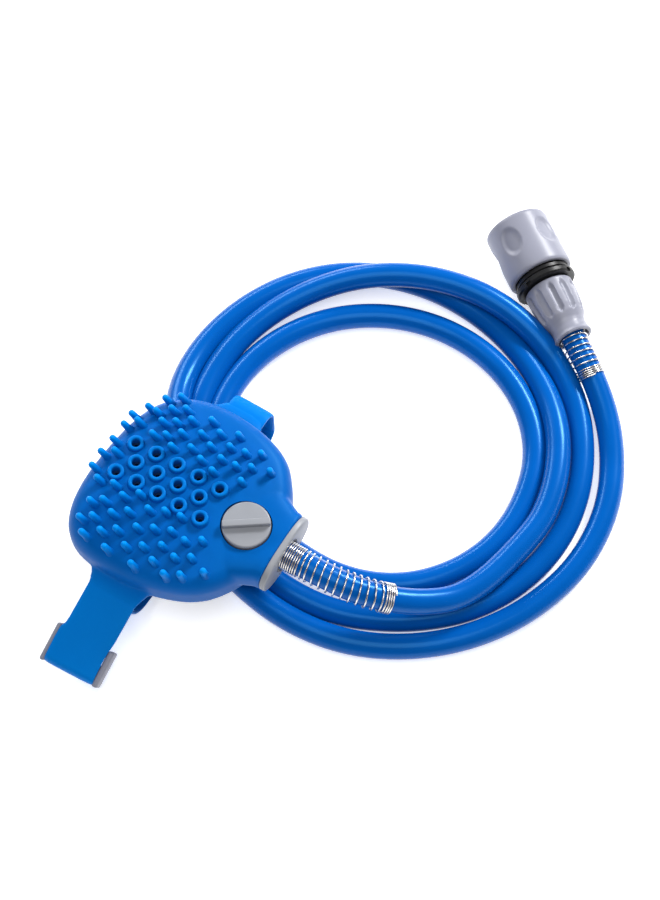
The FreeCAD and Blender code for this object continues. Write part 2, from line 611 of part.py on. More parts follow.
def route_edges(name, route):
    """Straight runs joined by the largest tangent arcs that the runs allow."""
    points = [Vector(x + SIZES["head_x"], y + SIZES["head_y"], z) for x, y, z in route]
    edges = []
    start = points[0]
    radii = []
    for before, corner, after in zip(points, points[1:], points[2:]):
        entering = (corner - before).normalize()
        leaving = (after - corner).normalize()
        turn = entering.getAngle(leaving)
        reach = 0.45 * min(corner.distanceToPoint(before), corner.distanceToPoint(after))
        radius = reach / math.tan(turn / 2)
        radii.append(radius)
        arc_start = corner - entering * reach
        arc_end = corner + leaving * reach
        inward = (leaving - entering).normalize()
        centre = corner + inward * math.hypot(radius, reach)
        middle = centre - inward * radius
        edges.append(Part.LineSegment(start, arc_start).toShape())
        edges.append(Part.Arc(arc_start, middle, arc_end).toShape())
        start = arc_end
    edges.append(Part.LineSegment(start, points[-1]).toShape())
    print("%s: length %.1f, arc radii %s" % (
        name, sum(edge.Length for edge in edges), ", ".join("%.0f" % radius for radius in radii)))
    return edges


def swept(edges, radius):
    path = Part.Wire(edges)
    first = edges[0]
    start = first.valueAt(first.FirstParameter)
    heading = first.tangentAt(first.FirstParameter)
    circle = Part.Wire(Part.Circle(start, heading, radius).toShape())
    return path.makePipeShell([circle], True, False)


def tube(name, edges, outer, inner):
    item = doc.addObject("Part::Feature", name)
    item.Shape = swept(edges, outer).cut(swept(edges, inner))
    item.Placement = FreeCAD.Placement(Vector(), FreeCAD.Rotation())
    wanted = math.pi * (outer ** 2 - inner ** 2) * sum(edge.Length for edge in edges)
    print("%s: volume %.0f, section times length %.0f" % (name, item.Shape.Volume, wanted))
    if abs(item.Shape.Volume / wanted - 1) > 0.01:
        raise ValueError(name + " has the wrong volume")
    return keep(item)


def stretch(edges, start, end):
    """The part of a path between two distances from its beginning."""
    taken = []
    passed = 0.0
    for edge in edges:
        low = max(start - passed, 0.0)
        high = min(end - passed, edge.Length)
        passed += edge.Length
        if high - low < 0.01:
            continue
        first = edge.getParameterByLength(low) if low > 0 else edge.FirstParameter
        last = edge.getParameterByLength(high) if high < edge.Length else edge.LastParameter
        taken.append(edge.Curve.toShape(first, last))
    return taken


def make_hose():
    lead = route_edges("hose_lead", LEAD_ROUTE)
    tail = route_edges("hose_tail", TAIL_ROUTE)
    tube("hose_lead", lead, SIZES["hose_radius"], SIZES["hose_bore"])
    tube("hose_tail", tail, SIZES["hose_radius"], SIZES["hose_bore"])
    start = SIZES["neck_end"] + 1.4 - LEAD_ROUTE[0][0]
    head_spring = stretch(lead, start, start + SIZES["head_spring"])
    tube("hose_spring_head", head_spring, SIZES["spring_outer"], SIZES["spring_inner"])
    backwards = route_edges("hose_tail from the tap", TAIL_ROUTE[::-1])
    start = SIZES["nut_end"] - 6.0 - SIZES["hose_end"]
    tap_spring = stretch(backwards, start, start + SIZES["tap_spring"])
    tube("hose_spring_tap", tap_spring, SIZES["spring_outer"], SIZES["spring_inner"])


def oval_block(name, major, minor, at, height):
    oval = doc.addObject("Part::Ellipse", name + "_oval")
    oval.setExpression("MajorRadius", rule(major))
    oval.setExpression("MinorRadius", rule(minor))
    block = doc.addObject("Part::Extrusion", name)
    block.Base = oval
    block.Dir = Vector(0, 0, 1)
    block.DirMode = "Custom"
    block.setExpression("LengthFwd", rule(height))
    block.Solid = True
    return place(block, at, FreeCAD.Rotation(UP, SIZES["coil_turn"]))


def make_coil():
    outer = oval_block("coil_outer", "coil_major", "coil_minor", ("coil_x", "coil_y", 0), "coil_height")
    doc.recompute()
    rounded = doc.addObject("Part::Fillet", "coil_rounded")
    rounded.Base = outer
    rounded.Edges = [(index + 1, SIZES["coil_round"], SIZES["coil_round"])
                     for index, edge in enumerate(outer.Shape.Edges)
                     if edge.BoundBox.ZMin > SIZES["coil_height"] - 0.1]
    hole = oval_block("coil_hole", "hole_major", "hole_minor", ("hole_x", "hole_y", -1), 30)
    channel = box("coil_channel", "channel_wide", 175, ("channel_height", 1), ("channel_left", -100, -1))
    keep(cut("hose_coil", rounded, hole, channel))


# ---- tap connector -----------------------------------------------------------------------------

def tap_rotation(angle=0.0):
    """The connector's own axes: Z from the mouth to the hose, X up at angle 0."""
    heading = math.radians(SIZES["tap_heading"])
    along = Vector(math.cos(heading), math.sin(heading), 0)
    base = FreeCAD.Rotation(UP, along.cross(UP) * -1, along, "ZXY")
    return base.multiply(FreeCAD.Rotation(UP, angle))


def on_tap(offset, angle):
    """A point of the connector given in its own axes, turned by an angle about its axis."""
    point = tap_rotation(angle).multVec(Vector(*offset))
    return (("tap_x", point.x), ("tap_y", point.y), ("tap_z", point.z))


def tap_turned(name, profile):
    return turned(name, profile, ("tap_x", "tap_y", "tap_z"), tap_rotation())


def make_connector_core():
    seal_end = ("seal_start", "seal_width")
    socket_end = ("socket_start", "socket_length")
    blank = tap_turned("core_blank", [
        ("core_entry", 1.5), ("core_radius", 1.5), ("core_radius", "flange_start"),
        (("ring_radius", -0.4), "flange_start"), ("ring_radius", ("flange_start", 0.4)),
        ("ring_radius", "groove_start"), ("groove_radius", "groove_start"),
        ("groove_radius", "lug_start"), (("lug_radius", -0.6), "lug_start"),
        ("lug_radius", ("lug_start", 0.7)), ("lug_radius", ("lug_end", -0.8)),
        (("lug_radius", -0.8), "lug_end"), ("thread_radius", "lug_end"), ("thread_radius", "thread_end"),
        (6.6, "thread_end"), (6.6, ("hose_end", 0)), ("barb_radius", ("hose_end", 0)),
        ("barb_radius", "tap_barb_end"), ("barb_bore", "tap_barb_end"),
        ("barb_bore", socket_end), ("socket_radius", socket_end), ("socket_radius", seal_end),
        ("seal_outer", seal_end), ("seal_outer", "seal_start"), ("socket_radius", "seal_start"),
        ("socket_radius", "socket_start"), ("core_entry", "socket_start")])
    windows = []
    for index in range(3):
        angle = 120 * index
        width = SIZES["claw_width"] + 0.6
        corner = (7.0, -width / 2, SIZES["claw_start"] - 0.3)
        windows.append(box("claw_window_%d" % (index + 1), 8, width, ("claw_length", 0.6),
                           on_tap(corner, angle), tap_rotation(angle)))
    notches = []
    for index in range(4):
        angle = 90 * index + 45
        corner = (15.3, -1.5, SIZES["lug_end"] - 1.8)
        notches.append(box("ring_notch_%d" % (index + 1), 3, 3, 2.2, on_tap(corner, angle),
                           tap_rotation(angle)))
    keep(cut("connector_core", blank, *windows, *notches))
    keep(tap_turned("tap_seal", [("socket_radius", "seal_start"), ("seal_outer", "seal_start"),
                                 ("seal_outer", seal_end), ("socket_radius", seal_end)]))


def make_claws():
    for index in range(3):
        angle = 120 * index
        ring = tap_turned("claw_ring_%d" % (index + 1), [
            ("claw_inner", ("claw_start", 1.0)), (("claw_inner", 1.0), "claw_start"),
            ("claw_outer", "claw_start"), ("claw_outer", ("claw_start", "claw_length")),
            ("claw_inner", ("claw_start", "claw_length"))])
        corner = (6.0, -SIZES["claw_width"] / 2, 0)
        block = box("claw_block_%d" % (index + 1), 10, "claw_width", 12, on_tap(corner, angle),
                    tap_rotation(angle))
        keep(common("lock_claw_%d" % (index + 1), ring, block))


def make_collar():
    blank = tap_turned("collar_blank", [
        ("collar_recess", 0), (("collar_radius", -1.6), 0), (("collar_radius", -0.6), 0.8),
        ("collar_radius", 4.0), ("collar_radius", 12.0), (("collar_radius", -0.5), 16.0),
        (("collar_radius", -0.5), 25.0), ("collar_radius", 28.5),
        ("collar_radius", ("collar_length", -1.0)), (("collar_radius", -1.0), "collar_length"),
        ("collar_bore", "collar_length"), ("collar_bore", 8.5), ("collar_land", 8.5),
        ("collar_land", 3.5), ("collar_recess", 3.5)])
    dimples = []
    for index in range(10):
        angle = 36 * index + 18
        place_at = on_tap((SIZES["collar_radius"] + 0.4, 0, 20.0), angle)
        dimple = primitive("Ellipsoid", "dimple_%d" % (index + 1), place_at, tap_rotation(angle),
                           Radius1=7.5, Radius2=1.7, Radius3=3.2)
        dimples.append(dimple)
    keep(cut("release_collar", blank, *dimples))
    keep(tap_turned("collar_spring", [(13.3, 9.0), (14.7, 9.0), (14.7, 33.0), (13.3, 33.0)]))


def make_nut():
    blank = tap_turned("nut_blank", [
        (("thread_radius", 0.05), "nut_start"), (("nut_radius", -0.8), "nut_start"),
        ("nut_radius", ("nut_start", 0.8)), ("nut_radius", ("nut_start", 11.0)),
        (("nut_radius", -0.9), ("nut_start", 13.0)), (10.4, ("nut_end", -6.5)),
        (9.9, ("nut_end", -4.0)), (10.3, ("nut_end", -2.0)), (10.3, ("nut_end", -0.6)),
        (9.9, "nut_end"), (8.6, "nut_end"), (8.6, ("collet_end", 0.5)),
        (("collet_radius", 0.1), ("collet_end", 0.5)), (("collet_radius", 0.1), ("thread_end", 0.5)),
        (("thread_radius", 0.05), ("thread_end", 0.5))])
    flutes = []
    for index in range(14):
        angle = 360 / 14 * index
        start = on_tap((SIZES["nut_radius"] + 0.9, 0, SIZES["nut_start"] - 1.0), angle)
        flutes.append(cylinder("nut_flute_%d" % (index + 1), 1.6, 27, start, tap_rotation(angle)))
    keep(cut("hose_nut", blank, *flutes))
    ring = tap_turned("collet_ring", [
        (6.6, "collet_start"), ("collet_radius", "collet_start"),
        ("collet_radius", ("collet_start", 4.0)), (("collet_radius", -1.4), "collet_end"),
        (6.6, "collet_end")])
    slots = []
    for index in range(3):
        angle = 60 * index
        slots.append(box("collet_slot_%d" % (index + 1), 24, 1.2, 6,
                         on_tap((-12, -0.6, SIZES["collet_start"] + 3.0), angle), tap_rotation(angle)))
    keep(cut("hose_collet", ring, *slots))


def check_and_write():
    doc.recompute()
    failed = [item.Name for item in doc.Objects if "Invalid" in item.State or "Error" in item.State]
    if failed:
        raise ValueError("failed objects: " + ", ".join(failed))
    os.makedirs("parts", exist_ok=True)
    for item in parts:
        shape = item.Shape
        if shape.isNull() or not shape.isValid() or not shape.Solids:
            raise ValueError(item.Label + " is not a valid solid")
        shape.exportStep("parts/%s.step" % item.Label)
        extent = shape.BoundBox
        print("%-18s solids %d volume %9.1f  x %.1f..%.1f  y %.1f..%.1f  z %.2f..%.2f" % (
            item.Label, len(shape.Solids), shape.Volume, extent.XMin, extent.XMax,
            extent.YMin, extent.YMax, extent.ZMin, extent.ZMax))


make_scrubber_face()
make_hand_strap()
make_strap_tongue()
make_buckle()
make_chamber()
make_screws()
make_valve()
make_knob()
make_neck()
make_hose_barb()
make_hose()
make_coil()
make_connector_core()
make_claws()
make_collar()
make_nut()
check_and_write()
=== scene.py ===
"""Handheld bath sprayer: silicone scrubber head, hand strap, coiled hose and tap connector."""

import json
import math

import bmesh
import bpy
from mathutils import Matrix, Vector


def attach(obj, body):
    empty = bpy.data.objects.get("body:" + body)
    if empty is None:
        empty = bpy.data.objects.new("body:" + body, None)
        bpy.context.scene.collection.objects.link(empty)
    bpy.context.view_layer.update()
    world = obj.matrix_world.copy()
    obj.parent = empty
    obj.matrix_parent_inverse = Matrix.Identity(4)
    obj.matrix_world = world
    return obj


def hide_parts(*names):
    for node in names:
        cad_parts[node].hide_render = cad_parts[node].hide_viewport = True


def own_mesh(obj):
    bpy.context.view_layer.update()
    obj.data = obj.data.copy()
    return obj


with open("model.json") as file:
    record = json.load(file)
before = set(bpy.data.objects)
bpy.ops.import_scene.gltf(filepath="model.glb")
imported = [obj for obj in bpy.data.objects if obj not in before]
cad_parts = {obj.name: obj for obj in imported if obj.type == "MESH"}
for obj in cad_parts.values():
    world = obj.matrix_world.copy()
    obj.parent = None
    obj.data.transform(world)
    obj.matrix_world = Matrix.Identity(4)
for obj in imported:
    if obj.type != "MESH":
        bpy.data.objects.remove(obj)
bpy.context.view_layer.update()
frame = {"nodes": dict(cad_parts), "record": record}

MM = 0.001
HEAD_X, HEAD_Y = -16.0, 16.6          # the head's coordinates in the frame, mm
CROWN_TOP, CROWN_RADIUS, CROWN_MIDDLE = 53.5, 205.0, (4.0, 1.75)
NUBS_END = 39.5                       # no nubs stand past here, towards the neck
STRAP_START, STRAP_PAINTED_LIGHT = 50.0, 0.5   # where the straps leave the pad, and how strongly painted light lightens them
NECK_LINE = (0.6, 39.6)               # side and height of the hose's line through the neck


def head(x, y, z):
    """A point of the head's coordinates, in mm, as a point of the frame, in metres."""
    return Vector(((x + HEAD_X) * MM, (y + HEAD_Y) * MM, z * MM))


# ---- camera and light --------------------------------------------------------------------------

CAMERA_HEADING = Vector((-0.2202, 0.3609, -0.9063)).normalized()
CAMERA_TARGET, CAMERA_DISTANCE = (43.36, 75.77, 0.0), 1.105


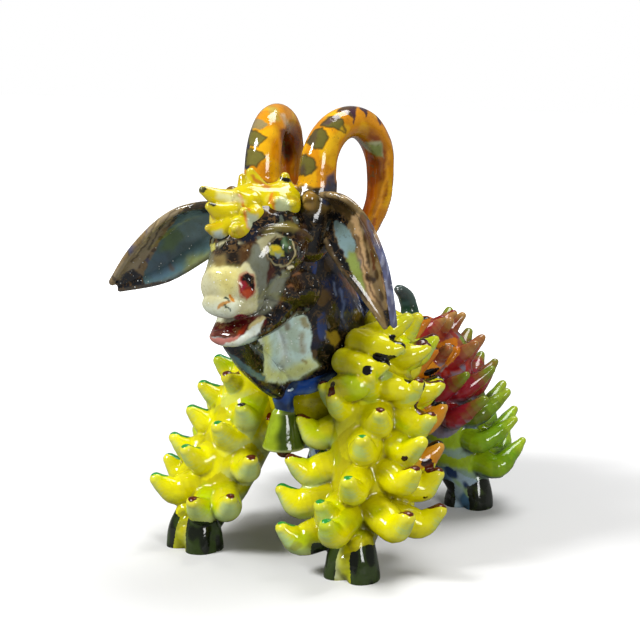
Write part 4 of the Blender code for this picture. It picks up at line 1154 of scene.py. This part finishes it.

+ + + + + + +

◆ Exercise ◆
Copy out every line from the one containing "obj.parent = None" to the end of the material, both ends included.

◆ Answer ◆
    obj.parent = None
    obj.data.transform(world)
    obj.matrix_world = Matrix.Identity(4)
for obj in imported:
    if obj.type != "MESH":
        bpy.data.objects.remove(obj)
bpy.context.view_layer.update()
frame = {"nodes": dict(cad_parts), "record": record}

MM = 0.001
HEAD_X, HEAD_Y = -16.0, 16.6          # the head's coordinates in the frame, mm
CROWN_TOP, CROWN_RADIUS, CROWN_MIDDLE = 53.5, 205.0, (4.0, 1.75)
NUBS_END = 39.5                       # no nubs stand past here, towards the neck
STRAP_START, STRAP_PAINTED_LIGHT = 50.0, 0.5   # where the straps leave the pad, and how strongly painted light lightens them
NECK_LINE = (0.6, 39.6)               # side and height of the hose's line through the neck


def head(x, y, z):
    """A point of the head's coordinates, in mm, as a point of the frame, in metres."""
    return Vector(((x + HEAD_X) * MM, (y + HEAD_Y) * MM, z * MM))


# ---- camera and light --------------------------------------------------------------------------

CAMERA_HEADING = Vector((-0.2202, 0.3609, -0.9063)).normalized()
CAMERA_TARGET, CAMERA_DISTANCE = (43.36, 75.77, 0.0), 1.105


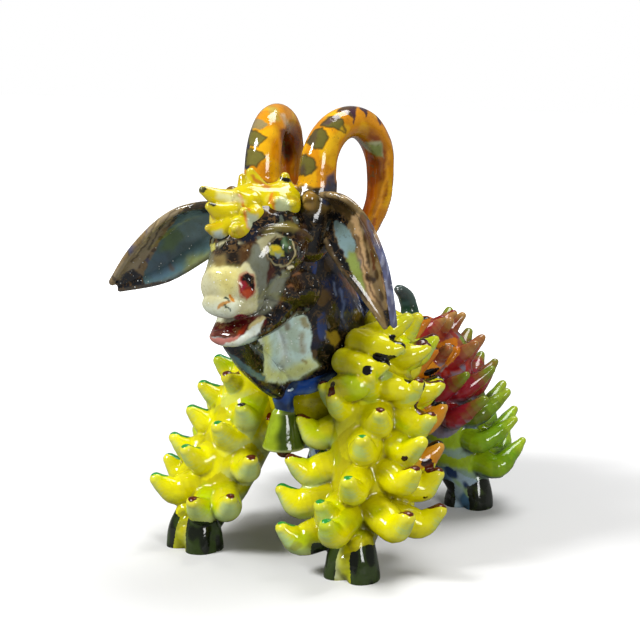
Write part 4 of the Blender code for this picture. It picks up at line 1154 of scene.py. This part finishes it.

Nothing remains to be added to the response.